In this scenario, job creation would tend to increasingly take on a barbell aspect: A few highly remunerative jobs would be accompanied by many more low-earning ones, and the middle of the employment-earnings distribution would continue to be hollowed out.

As a result, both household and corporate spending would be deprived of a sufficiently strong anchor. GDP growth would continue to disappoint. And the tendency toward even greater inequality would not be countered any time soon.

An even worse outcome would be if America’s job-creating machine sputtered and wage growth remained inadequate. This would reinforce the notion that the U.S. is stuck in a secular stagnation in which the economy not only operates consistently below its historical capacity but also experiences a reduction in its future capacity.

Under this scenario, sluggish GDP and wages would turn out to be the more accurate data readings when it comes to predictive content. The U.S. would be failing not just to fully unleash its considerable economic potential, but also would be unable to prevent a contraction of this potential in the future. And the beneficial longer-term impact of the encouraging decline in the unemployment rate of recent years would be offset by a labor participation rate that remained stuck at multidecade lows.

While Friday’s data will provide come clues as to which of these three scenarios could play out in the months and years ahead, they will be far from decisive.

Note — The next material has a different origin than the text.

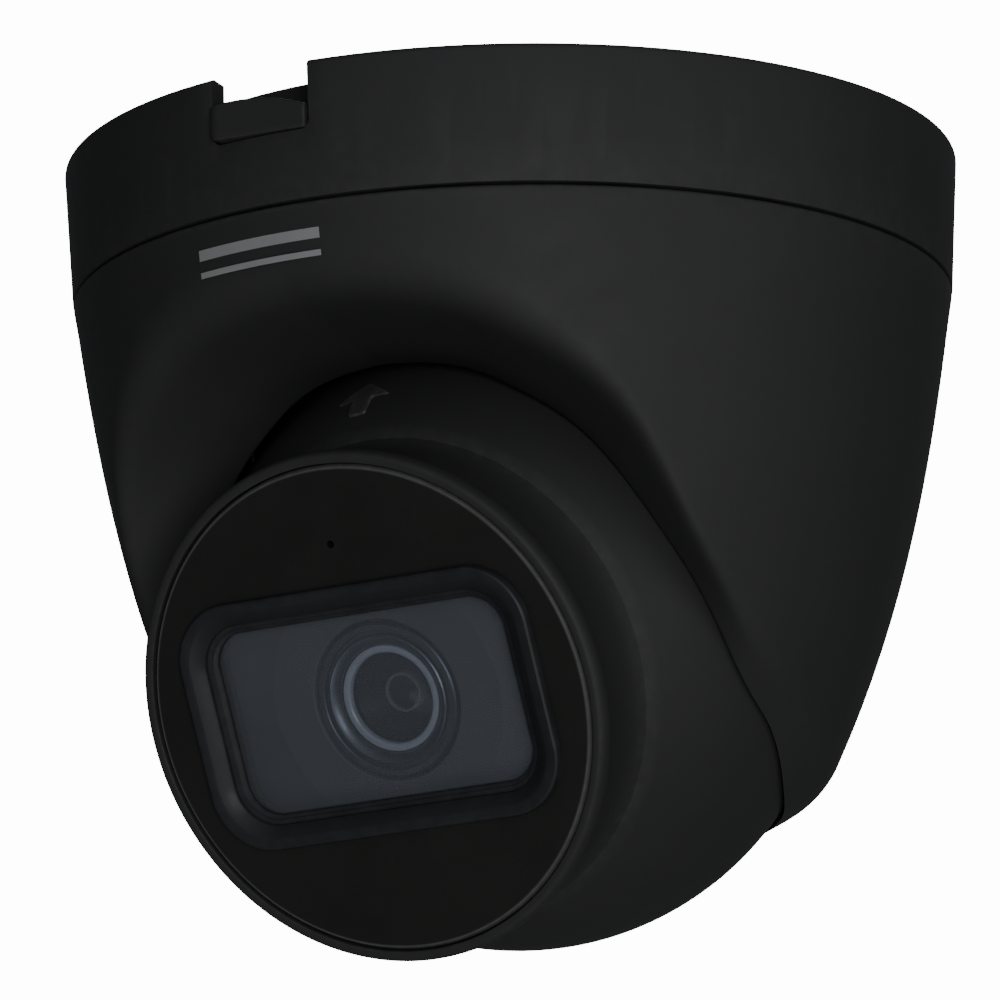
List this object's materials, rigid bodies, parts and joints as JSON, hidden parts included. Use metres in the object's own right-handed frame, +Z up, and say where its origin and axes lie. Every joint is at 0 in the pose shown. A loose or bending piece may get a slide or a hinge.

Nonetheless, policy makers shouldn’t sit back and wait until the economic readings are both consistent and conclusive. Instead, they should be doing all they can now to increase the probability of a good outcome. That would include bolder steps toward meeting the nation’s infrastructure needs, clarifying their intentions for medium-term corporate tax reform, revamping the budgetary process and dealing with pockets of overindebtedness that have little chance of being resolved on their own.